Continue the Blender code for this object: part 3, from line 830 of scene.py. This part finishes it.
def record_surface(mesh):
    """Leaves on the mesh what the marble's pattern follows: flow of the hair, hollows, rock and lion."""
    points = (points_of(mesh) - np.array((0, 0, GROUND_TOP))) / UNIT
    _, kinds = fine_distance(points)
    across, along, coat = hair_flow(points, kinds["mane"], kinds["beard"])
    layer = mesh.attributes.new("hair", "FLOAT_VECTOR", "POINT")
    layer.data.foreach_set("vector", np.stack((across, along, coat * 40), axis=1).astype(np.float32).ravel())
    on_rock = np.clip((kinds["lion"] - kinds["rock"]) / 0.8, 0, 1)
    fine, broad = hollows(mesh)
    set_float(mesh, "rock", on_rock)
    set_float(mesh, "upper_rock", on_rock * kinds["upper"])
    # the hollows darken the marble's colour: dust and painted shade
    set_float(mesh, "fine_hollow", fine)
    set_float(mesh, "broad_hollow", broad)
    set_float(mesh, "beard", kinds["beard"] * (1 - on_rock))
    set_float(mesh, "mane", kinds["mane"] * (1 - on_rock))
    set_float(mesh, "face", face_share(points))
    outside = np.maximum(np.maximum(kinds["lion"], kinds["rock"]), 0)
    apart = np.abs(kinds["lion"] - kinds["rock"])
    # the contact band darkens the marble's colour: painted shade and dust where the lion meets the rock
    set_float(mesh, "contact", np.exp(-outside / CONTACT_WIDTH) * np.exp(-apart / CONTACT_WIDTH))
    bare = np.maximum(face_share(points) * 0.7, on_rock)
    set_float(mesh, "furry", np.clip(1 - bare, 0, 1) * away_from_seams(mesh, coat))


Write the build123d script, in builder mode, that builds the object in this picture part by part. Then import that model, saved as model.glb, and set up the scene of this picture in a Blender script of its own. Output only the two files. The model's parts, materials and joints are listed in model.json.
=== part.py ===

* * *

| What to produce |
Check each line above for the string "object" and show the ones that have it.

| Exercise answer |
Continue the Blender code for this object: part 3, from line 830 of scene.py. This part finishes it.
Write the build123d script, in builder mode, that builds the object in this picture part by part. Then import that model, saved as model.glb, and set up the scene of this picture in a Blender script of its own. Output only the two files. The model's parts, materials and joints are listed in model.json.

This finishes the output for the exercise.